> _Exercise details_:
Print all entries precisely as they are written.

(Entries with parts and joints)
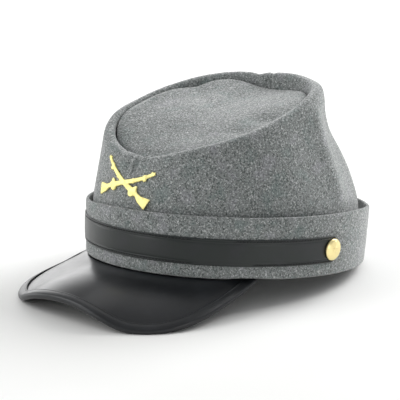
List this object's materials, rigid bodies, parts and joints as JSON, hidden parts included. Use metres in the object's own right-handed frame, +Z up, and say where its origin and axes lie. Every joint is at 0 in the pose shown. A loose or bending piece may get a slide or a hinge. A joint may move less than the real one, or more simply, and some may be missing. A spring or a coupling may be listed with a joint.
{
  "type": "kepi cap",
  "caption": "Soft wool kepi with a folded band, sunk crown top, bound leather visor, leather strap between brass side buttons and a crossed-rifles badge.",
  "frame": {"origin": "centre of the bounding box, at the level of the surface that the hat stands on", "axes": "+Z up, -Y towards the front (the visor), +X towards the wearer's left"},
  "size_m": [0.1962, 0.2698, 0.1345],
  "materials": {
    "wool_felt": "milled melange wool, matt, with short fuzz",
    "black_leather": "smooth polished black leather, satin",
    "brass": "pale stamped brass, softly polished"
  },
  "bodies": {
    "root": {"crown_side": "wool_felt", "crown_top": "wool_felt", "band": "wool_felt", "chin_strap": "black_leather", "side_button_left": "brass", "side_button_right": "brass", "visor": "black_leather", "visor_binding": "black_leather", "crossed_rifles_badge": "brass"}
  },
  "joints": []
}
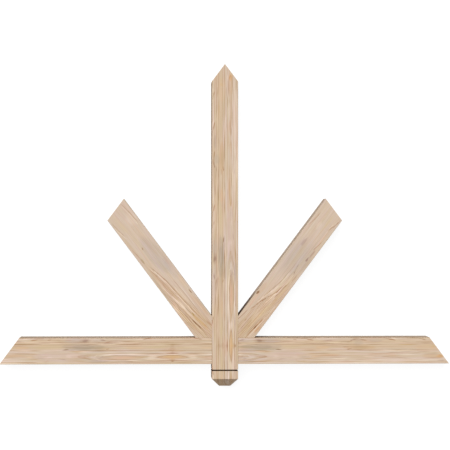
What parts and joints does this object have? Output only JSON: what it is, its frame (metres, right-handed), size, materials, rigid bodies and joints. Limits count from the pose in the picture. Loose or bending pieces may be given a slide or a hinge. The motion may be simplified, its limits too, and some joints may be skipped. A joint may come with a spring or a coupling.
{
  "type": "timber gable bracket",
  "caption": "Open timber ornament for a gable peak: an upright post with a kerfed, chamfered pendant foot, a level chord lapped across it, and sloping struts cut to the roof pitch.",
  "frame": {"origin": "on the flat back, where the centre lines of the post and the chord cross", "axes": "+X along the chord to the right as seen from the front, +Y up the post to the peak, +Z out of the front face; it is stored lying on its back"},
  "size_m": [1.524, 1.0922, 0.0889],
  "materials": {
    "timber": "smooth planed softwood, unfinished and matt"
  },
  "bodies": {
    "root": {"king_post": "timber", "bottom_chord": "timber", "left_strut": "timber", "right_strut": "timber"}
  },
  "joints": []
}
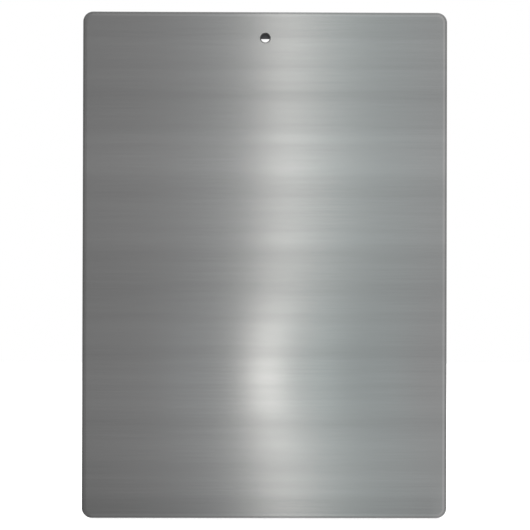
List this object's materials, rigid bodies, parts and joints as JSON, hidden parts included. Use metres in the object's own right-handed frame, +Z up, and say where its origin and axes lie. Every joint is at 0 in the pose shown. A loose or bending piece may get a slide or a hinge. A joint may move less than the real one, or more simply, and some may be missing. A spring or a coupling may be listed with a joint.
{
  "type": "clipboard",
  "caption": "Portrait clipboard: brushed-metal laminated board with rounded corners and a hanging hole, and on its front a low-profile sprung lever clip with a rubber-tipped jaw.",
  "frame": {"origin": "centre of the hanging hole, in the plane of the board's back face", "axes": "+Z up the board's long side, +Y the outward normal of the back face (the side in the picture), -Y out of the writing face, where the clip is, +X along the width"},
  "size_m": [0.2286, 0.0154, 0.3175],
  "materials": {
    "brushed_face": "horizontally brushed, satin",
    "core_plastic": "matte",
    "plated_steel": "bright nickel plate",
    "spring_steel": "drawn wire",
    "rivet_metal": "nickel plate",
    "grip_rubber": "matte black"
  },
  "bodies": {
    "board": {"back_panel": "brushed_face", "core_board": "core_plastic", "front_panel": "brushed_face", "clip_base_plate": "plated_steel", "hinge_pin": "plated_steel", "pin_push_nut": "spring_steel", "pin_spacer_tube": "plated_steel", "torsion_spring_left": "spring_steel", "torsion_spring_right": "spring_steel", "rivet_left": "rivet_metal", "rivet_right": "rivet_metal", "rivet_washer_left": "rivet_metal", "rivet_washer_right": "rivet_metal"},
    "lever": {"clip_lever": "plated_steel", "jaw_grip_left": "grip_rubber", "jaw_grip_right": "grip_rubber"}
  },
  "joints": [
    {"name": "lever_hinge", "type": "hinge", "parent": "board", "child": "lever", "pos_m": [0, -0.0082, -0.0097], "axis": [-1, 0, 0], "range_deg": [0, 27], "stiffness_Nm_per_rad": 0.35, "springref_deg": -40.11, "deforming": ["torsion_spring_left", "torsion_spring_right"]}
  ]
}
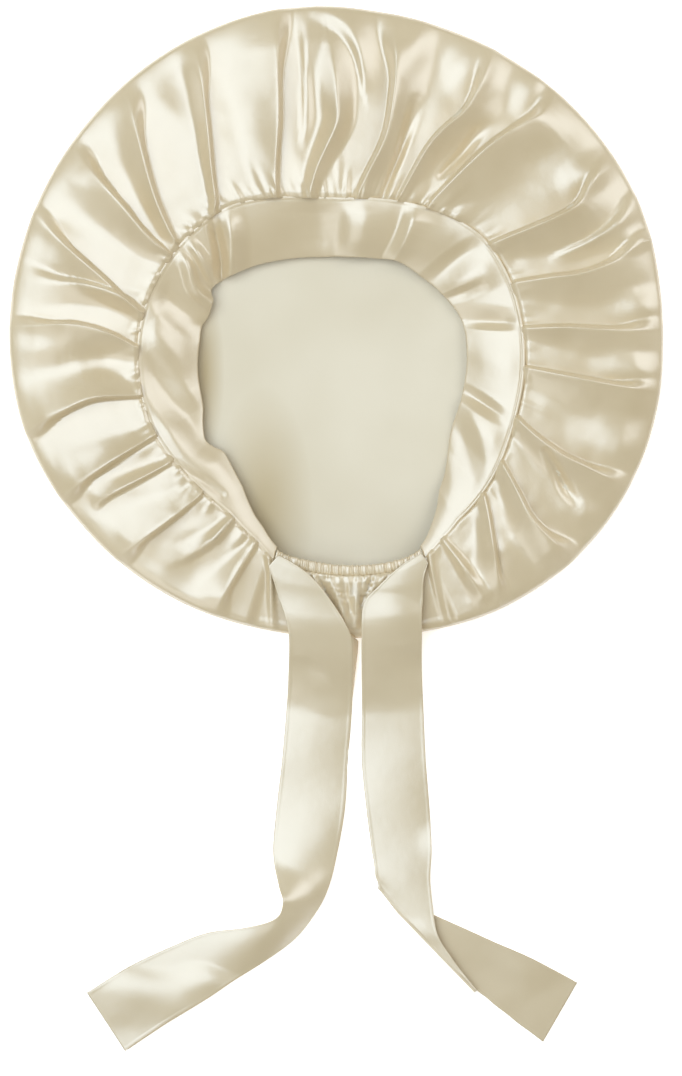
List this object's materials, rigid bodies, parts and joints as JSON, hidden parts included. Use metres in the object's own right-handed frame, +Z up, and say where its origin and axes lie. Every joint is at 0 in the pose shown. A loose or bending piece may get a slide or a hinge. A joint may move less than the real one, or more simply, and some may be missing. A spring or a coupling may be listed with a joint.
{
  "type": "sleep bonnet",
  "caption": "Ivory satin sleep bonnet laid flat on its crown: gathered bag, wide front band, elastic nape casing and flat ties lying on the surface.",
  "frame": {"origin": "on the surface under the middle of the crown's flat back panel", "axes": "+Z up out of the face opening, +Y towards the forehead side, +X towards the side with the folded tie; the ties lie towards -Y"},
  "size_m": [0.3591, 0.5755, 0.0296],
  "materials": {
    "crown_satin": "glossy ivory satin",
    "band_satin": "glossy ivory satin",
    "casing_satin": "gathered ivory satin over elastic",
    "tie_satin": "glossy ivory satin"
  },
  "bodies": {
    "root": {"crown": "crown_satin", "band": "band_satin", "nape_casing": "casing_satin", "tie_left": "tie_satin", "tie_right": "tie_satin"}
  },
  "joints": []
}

> _Response to the task_:
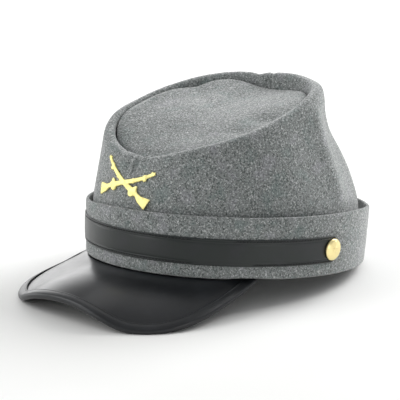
List this object's materials, rigid bodies, parts and joints as JSON, hidden parts included. Use metres in the object's own right-handed frame, +Z up, and say where its origin and axes lie. Every joint is at 0 in the pose shown. A loose or bending piece may get a slide or a hinge. A joint may move less than the real one, or more simply, and some may be missing. A spring or a coupling may be listed with a joint.
{
  "type": "kepi cap",
  "caption": "Soft wool kepi with a folded band, sunk crown top, bound leather visor, leather strap between brass side buttons and a crossed-rifles badge.",
  "frame": {"origin": "centre of the bounding box, at the level of the surface that the hat stands on", "axes": "+Z up, -Y towards the front (the visor), +X towards the wearer's left"},
  "size_m": [0.1962, 0.2698, 0.1345],
  "materials": {
    "wool_felt": "milled melange wool, matt, with short fuzz",
    "black_leather": "smooth polished black leather, satin",
    "brass": "pale stamped brass, softly polished"
  },
  "bodies": {
    "root": {"crown_side": "wool_felt", "crown_top": "wool_felt", "band": "wool_felt", "chin_strap": "black_leather", "side_button_left": "brass", "side_button_right": "brass", "visor": "black_leather", "visor_binding": "black_leather", "crossed_rifles_badge": "brass"}
  },
  "joints": []
}
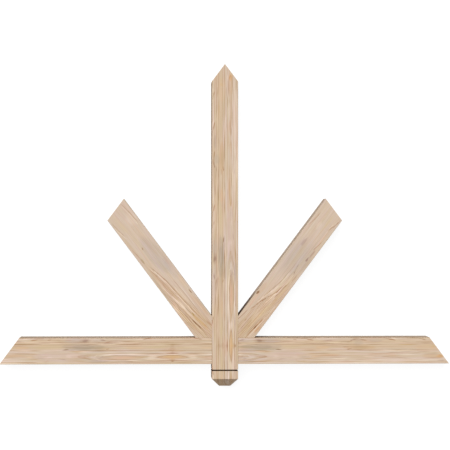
What parts and joints does this object have? Output only JSON: what it is, its frame (metres, right-handed), size, materials, rigid bodies and joints. Limits count from the pose in the picture. Loose or bending pieces may be given a slide or a hinge. The motion may be simplified, its limits too, and some joints may be skipped. A joint may come with a spring or a coupling.
{
  "type": "timber gable bracket",
  "caption": "Open timber ornament for a gable peak: an upright post with a kerfed, chamfered pendant foot, a level chord lapped across it, and sloping struts cut to the roof pitch.",
  "frame": {"origin": "on the flat back, where the centre lines of the post and the chord cross", "axes": "+X along the chord to the right as seen from the front, +Y up the post to the peak, +Z out of the front face; it is stored lying on its back"},
  "size_m": [1.524, 1.0922, 0.0889],
  "materials": {
    "timber": "smooth planed softwood, unfinished and matt"
  },
  "bodies": {
    "root": {"king_post": "timber", "bottom_chord": "timber", "left_strut": "timber", "right_strut": "timber"}
  },
  "joints": []
}
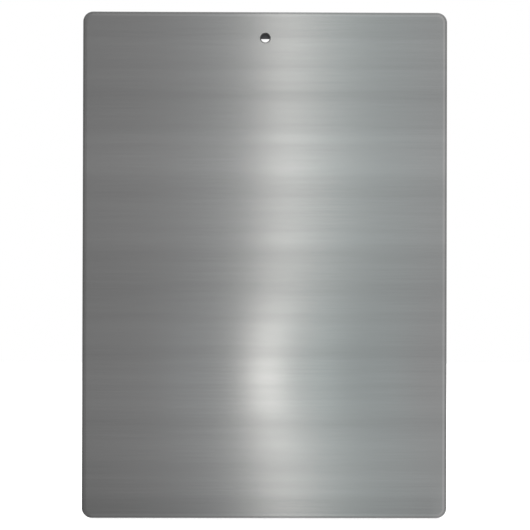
List this object's materials, rigid bodies, parts and joints as JSON, hidden parts included. Use metres in the object's own right-handed frame, +Z up, and say where its origin and axes lie. Every joint is at 0 in the pose shown. A loose or bending piece may get a slide or a hinge. A joint may move less than the real one, or more simply, and some may be missing. A spring or a coupling may be listed with a joint.
{
  "type": "clipboard",
  "caption": "Portrait clipboard: brushed-metal laminated board with rounded corners and a hanging hole, and on its front a low-profile sprung lever clip with a rubber-tipped jaw.",
  "frame": {"origin": "centre of the hanging hole, in the plane of the board's back face", "axes": "+Z up the board's long side, +Y the outward normal of the back face (the side in the picture), -Y out of the writing face, where the clip is, +X along the width"},
  "size_m": [0.2286, 0.0154, 0.3175],
  "materials": {
    "brushed_face": "horizontally brushed, satin",
    "core_plastic": "matte",
    "plated_steel": "bright nickel plate",
    "spring_steel": "drawn wire",
    "rivet_metal": "nickel plate",
    "grip_rubber": "matte black"
  },
  "bodies": {
    "board": {"back_panel": "brushed_face", "core_board": "core_plastic", "front_panel": "brushed_face", "clip_base_plate": "plated_steel", "hinge_pin": "plated_steel", "pin_push_nut": "spring_steel", "pin_spacer_tube": "plated_steel", "torsion_spring_left": "spring_steel", "torsion_spring_right": "spring_steel", "rivet_left": "rivet_metal", "rivet_right": "rivet_metal", "rivet_washer_left": "rivet_metal", "rivet_washer_right": "rivet_metal"},
    "lever": {"clip_lever": "plated_steel", "jaw_grip_left": "grip_rubber", "jaw_grip_right": "grip_rubber"}
  },
  "joints": [
    {"name": "lever_hinge", "type": "hinge", "parent": "board", "child": "lever", "pos_m": [0, -0.0082, -0.0097], "axis": [-1, 0, 0], "range_deg": [0, 27], "stiffness_Nm_per_rad": 0.35, "springref_deg": -40.11, "deforming": ["torsion_spring_left", "torsion_spring_right"]}
  ]
}
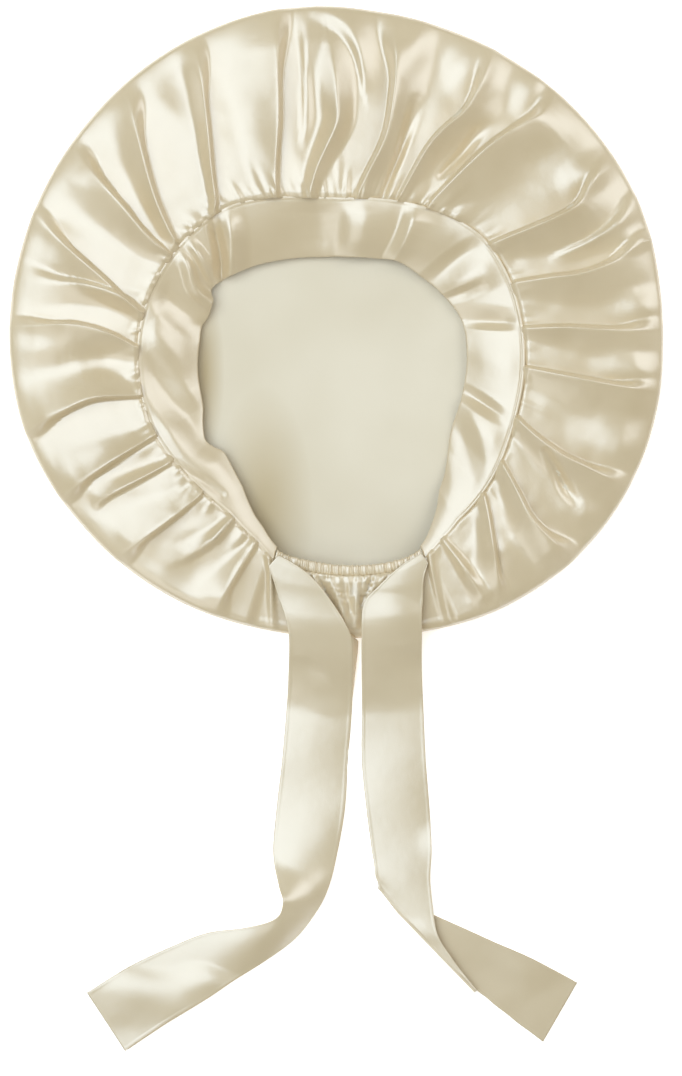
List this object's materials, rigid bodies, parts and joints as JSON, hidden parts included. Use metres in the object's own right-handed frame, +Z up, and say where its origin and axes lie. Every joint is at 0 in the pose shown. A loose or bending piece may get a slide or a hinge. A joint may move less than the real one, or more simply, and some may be missing. A spring or a coupling may be listed with a joint.
{
  "type": "sleep bonnet",
  "caption": "Ivory satin sleep bonnet laid flat on its crown: gathered bag, wide front band, elastic nape casing and flat ties lying on the surface.",
  "frame": {"origin": "on the surface under the middle of the crown's flat back panel", "axes": "+Z up out of the face opening, +Y towards the forehead side, +X towards the side with the folded tie; the ties lie towards -Y"},
  "size_m": [0.3591, 0.5755, 0.0296],
  "materials": {
    "crown_satin": "glossy ivory satin",
    "band_satin": "glossy ivory satin",
    "casing_satin": "gathered ivory satin over elastic",
    "tie_satin": "glossy ivory satin"
  },
  "bodies": {
    "root": {"crown": "crown_satin", "band": "band_satin", "nape_casing": "casing_satin", "tie_left": "tie_satin", "tie_right": "tie_satin"}
  },
  "joints": []
}